By applying AI across security analysis, we can identify patterns faster, prioritize risk, and scale vulnerability discovery across the Windows codebase. This helps reduce the time between discovery and customer protection.

Davuluri said Microsoft Security has built dedicated cloud-based scanning and validation pipelines for MDASH, its "multi-model agentic scanning harness," to identify Windows vulnerabilities at scale, reduce false positives, and get high-confidence issues to engineers faster, shrinking the opportunity for malicious actors to launch zero-day attacks.

Microsoft introduced MDASH in May, crediting the new tools with discovering 16 vulnerabilities, four of them rated Critical. All of them were patched in that month's security update. The new test framework (the "harness") was developed by the Microsoft Autonomous Code Security (ACS) team; the company said it "orchestrates more than 100 specialized AI agents across an ensemble of frontier and distilled models to discover, debate, and prove exploitable bugs end-to-end."

Also: Microsoft's new Windows 11 recovery tool is the ultimate Undo button - how to enable it

Those AI-powered tools are going to get involved much earlier in the development process, according to Microsoft:

We continue to evolve our internal systems and practices so that vulnerability discovery is not treated as a separate activity, but as part of how we build, review and improve Windows before new features or updates are released. As a part of this we are updating our Secure Development Lifecycle (SDL) best practices to ensure our secure-by-design approach explicitly accounts for potential AI-enabled attack techniques and exploit paths.

That means using AI to help identify potential issues earlier in the development process, while relying on human expertise to evaluate findings, make risk-based decisions and ensure fixes meet the quality bar customers expect.

That promise to continue relying on human expertise is an important one. Whenever AI is involved at scale, there's a temptation to trust its results and skip over the necessary verification steps. And it's being introduced at a time when Microsoft is targeting some of its most experienced employees -- about 7% of the company's US-based workforce -- with a "voluntary retirement program."

As longtime Microsoft watchers Todd Bishop and Kurt Schlosser noted last month, "For those staying behind, there's another worry: the loss of institutional knowledge and experience as so many longtime employees head for the door at once." Those security engineers who remain will have to cope with the increased workload without having some of their most experienced colleagues around to help.

What does this new AI-powered pipeline mean for the humans responsible for maintaining Windows PCs? For starters, it means more issues fixed in each update. "Customers will see a higher volume of security updates included in each security release," Microsoft acknowledged.

That will, unfortunately, increase the burden on enterprise customers to test updates before deploying them and monitor those updates afterward. If they see an issue during initial testing, Microsoft said, those admins can use a technology called Known Issue Rollback (KIR) to revert the change that caused the problem, rather than having to uninstall an entire update to get things running again.

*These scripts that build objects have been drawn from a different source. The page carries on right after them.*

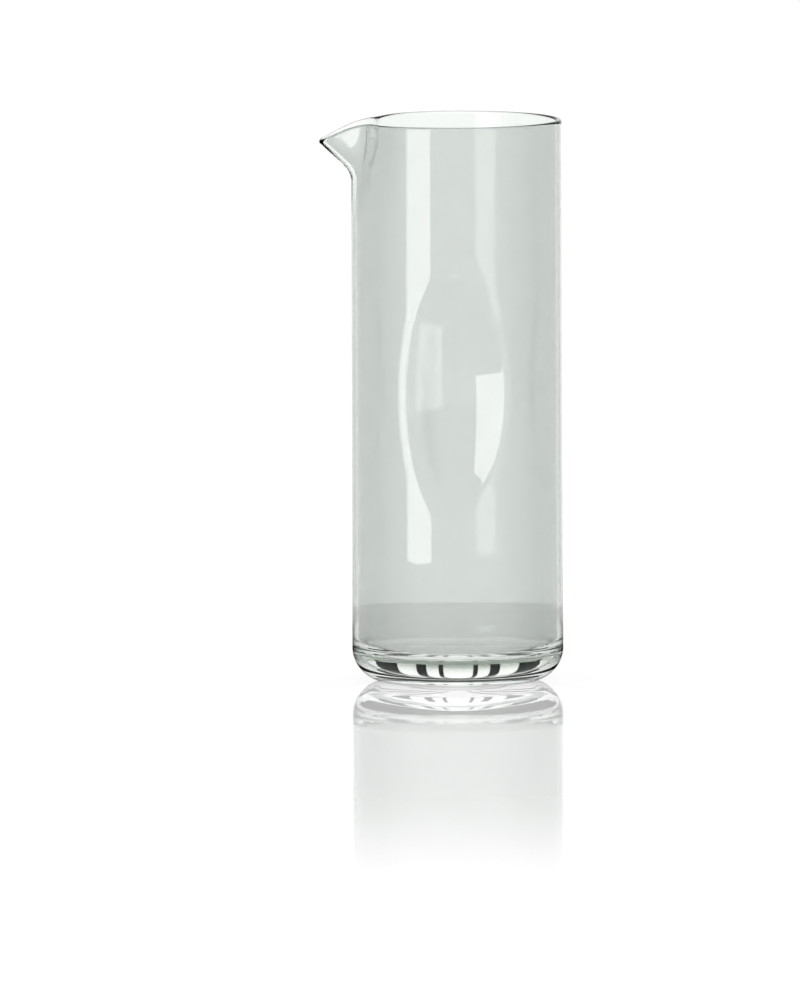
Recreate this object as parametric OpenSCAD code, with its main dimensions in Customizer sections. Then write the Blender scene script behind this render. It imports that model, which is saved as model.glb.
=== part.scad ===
// Cased glass water carafe. Frame: +Z up, origin on the axis in the plane it stands on,
// pouring lip towards -X, one thumb grip towards -Y and one towards +Y. Millimetres.

/* [Body] */
// Outside diameter of the straight body
body_d = 90; // [80:1:110]
// Height from the resting plane to the crest of the rim
body_h = 240; // [225:1:280]
// Thickness of the whole wall, both layers of glass together
wall_t = 2.4; // [1.6:0.1:4]
// Thickness of the clear outer layer in the wall
casing_t = 1.2; // [0.6:0.1:1.4]

/* [Base] */
// Thickness of the clear glass under the tinted layer
base_t = 11; // [7:0.5:14]
// Radius of the rounded corner between the resting face and the wall
foot_r = 14.5; // [10:0.5:20]
// Thickness of the tinted layer at the inside floor
floor_t = 1.4; // [1.2:0.1:5]
// Radius of the tinted layer's lower corner, on its outside
lining_r = 8; // [5:0.5:12]

/* [Pouring lip] */
// How far the lip's tip stands out from the straight wall
lip_reach = 13.1; // [6:0.1:16]
// How far the rim falls at the lip's tip
lip_drop = 8.2; // [4:0.1:14]
// Half of the lip's width, where it stands out by half of its reach
lip_half_w = 15; // [10:0.5:18]
// Slope of the lip's underside, as reach for each millimetre of rise
lip_slope = 1.1; // [0.8:0.05:1.4]
// Length over which the wall turns out into the lip
lip_turn = 8; // [4:0.5:14]
// Height of the wall that the lip is drawn from, below the rim
lip_h = 44; // [30:1:50]
// How deep the wall is nipped in towards the lip, on both sides of it
nip_depth = 6.5; // [0:0.1:8]
// Gentle fall of the rim around the lip's root
shoulder_drop = 0.7; // [0:0.1:3]

/* [Thumb grips] */
// Greatest depth of each grip
grip_depth = 12.4; // [4:0.1:16]
// Height of each grip
grip_h = 98; // [60:1:110]
// Height of the grips' middle above the resting plane
grip_z = 125; // [100:1:140]
// Softness of the grips' edge: how far the fold is drawn out each way
grip_soft = 1.2; // [0.5:0.1:4]
// Softness of each grip's left edge, as seen from outside
grip_left_soft = 5.5; // [0.5:0.1:7]

/* [Hidden] */

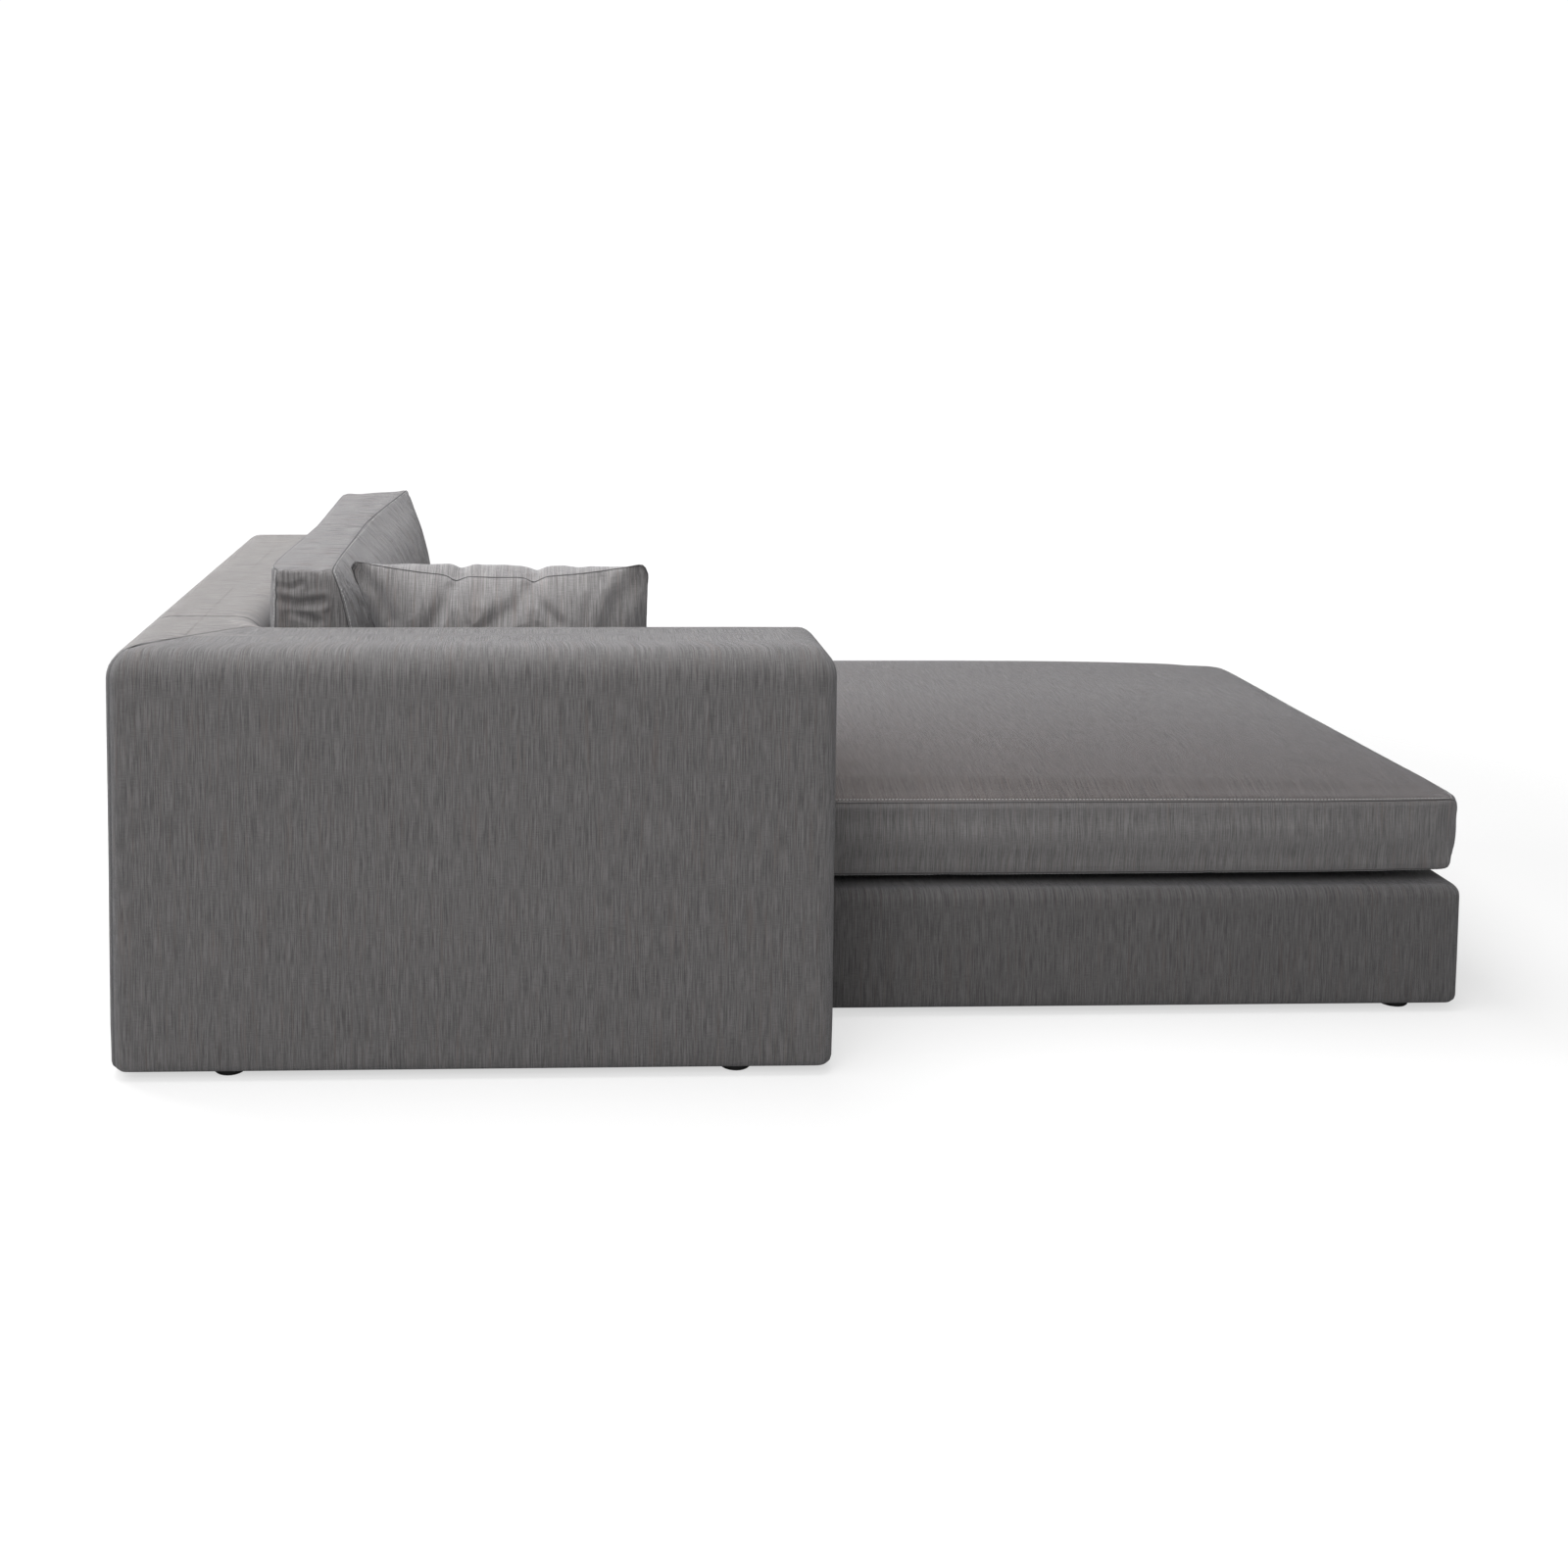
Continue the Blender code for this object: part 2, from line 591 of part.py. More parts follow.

Also: You can soon restore Windows 11 from scratch even if it can't boot up - here's how

That accelerated pace might incentivize some corporate customers to speed up their deployment of modern patching tools like Windows Autopatch in Microsoft Intune, which includes the ability to deliver hotpatch updates that don't require a reboot. Similar tools are available for applying security updates to Windows Servers, also without requiring a reboot.

"As the pace of vulnerability discovery increases," Davuluri said, "customers shouldn't have to choose between speed and stability." That's a worthy goal, to be sure, but maintaining that balance means Microsoft's engineers and customers are going to have to move faster than ever to match the pace of those new AI tools.